A maximum entropy-driven support vector classification model for seismic collapse fragility curves estimation of reinforced concrete frame structures

Abstract

A novel method called maximum entropy-driven support vector classification (MED-SVC) for estimating the seismic collapse fragility curves of reinforced concrete (RC) frames is proposed in this paper. In comparison to kernel-based learning (KBL) methods, a subset selection process based on the maximum Renyi entropy criterion is embedded into the proposed MED-SVC, which can actively select an informative small-scale subset from a large-scale training dataset. The selected subset can accurately reflect the data distribution of the large-scale training dataset, which can be further used to explicitly establish a high-dimensional feature variable. Due to this, the computational complexity of training the proposed MED-SVC model only depends on the dimension of the feature variable, which can effectively solve the problem related to the low efficacy of training the KBL model in the context of a large-scale training dataset.
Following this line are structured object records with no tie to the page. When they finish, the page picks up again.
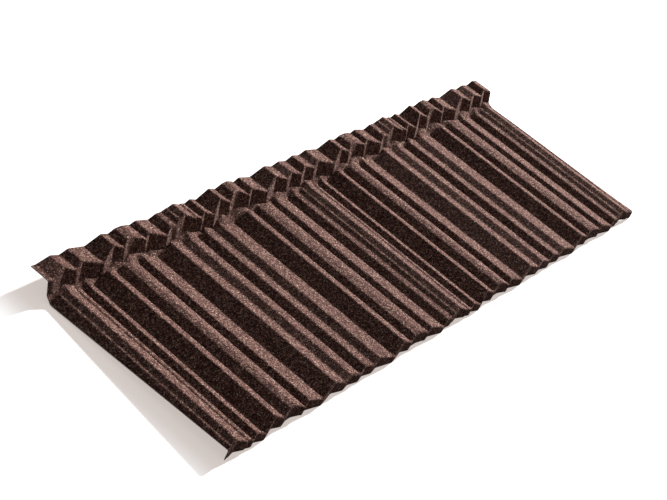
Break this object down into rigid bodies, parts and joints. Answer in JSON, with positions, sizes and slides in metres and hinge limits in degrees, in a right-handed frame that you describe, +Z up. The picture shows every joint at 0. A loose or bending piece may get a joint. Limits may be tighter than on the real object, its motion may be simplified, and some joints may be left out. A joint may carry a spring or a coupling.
{
  "type": "metal roofing sheet",
  "caption": "Tile effect roofing sheet: thin pressed metal with a stone granule coat, ribbed like split shakes, with a turned-down front lip and a raised rear flange.",
  "frame": {"origin": "centre of the sheet's outline, on the level floor that it lies on", "axes": "+X along the sheet's length, +Y from the front lip to the raised rear flange, +Z up"},
  "size_m": [1.31, 0.4016, 0.0423],
  "materials": {
    "stone_coat": "matt coat of mixed dark brown stone granules on steel"
  },
  "bodies": {
    "root": {"roofing_sheet": "stone_coat"}
  },
  "joints": []
}
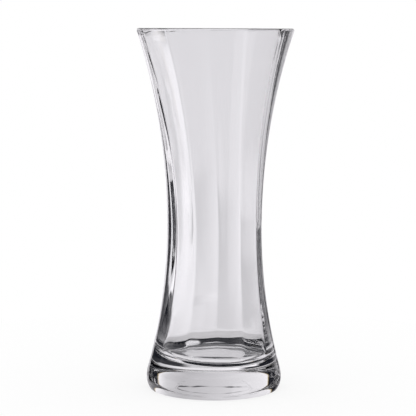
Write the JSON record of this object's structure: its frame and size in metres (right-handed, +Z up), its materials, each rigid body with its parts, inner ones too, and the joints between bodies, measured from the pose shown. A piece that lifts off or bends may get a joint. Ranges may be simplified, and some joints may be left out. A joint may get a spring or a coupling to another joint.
{
  "type": "hyacinth forcing vase",
  "caption": "Waisted clear glass vase with a flared mouth, panelled inside and heavy base, for forcing a hyacinth bulb over water.",
  "frame": {"origin": "centre of the foot's standing face", "axes": "+Z up along the vase's axis, towards the mouth; +X square to one pair of the inside panels"},
  "size_m": [0.1092, 0.1092, 0.25],
  "materials": {
    "clear_glass": "clear and colourless, polished all over, with a ground rim and a faintly worn standing ring"
  },
  "bodies": {
    "root": {"glass_vase": "clear_glass"}
  },
  "joints": []
}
Meanwhile, the proposed MED-SVC model can also reduce the negative effect of randomness in the subset selection process on predictive performance. The robustness, accuracy, and efficiency of the proposed MED-SVC model are thoroughly validated by comparison with random sampling driven SVC (RSD-SVC), KBL methods, random forest, neural network, and naive bayes based on 33,000 damage data of RC frames under earthquakes. Then, the proposed MED-SVC model is applied to estimate the seismic collapse fragility curve of an RC frame structure outside the aforementioned dataset. The results show that the proposed MED-SVC model can generate seismic collapse fragility curves that agree well with those produced by the finite element method (FEM) and performs more robustly than RSD-SVC.